Unfortunately, I believe in order to get the best out of your LP12, it does need a precise and correct set-up. If one is willing to do the set up oneself and can accept the fact that the set up might be at the 80% level ( at best), then the right path for the OP is to do upgrades. The best bang for the buck, IME, is the Karousel bearing, which is at the heart of the table design. If one can upgrade to the Karousel and can utilize a majik subchassis, I think the OP would be off to a great start.

@thermionicemission I am visiting and reading this thread with a interest, as I own a Linn TT, which is a little younger a model that your own. It is a TT that has not had a regular use for many many years.

I am not a Engineer but have had a lot of experiences of having works undertaken on certain functions of a TT. The Bearing Assembly has been an area of interest for numerous years, where the rigidity of the bearing housing when in place has been worked on and the Internals of the Bearing have been worked on. All examples of work produced to date have been quite successful as the outcome.
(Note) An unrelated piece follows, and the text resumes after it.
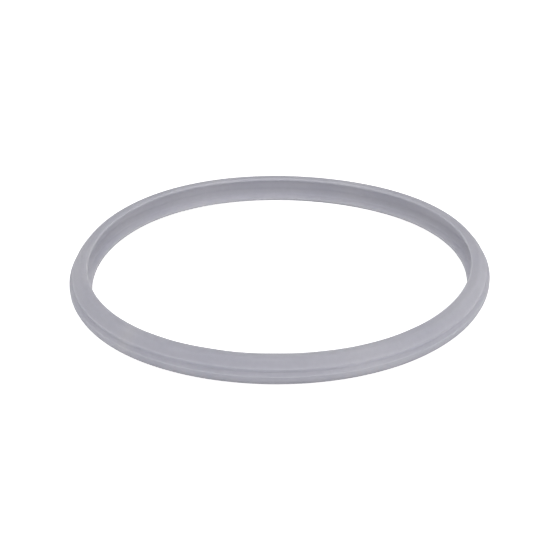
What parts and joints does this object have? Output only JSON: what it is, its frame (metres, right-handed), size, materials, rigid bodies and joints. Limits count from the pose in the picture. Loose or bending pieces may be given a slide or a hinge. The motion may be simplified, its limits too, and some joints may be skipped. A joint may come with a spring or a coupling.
{
  "type": "pressure cooker sealing ring",
  "caption": "Round silicone sealing ring for a pressure cooker lid: flat upper lip, tapered outer wall with a rounded band, and a channel that opens towards the middle.",
  "frame": {"origin": "centre of the ring at the plane of its base, the side with the longer lower lip", "axes": "+Z along the ring's axis, from the base towards the flat upper lip"},
  "size_m": [0.22, 0.22, 0.013],
  "materials": {
    "silicone": "translucent natural silicone, satin"
  },
  "bodies": {
    "root": {"sealing_ring": "silicone"}
  },
  "joints": []
}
@daveyf has referred to the Karousel Bearing as well as the Majik Sub Chassis.

The Bearing I am sure will benefit from a particular type of treatment or a replacement might be the easier option to achieve a very similar end product.

The Majik Sub Chassis is solely a device to create a rigidity and decrease a deflection in the chassis, which should then ensure the bearing housing is not impacted on by the deflections, with the result being the axis of the Platters Bearing Spindle is truer in rotations. With less energy being produced as a result of a decrease in deflection, there is also the likelihood noise is reduced as well as less mechanical movement is present.

Within this Forum, it is no secret I am a advocate of the use as chassis material produced from a Resin Impregnated Densified Wood such as the Brand Panzerholz or Permali. Such materials are also used by other TT producers and have been a material used by the savvy forum members for many many years. I am a Greenhorn to the usage, and will not be returning to earlier used materials. 

It is not too expensive or difficult to acquire a Permali Board at a dimension that would suit the role as a Sub-Plinth / Sub-Chassis.

Linn in their latest offering of a TT with a value of approx’ £50K are making it known they have now adopted a Resin Impregnated Densified Wood, they are using a term Bed-Rok, as a disguised name to identify the source of the material. 

I am sure there will be third party versions of a Bed-Rok upgrade to be seen very soon, that is a no brainer, and Permali or Panzerholz will become much closer to being a Household name for a material. 

It might be prudent to wait and learn if the Densified Wood is an easy option to be produced as a mimic for the the latest Linn TT, and jump forward a few generations in relation to upgrade designs if achievable.

The following will show where my info about Linn is sourced from.

Linn was already in the process of incorporating a new wood technology for its plinth (the case), which pushes layers of timber together under high pressure to create a facade that is acoustically silent. (Whereas an acoustic guitar or other wooden instrument uses its wood for resonance, a turntable wants to mute those vibrations.) LoveFrom spent hours on calls learning the boundaries of the design, and homed in on dozens of details that it could address in the product.

https://hifiplus.com/articles/linn-sondek-lp12-50/

If this is a adopted approach, this methodology will have the potential to put the TT under discussion, at a place where it is able to out perform mechanically suggestions for alternate TT's  already referred to in this thread, especially those dependant on Aluminium to control transferred energies.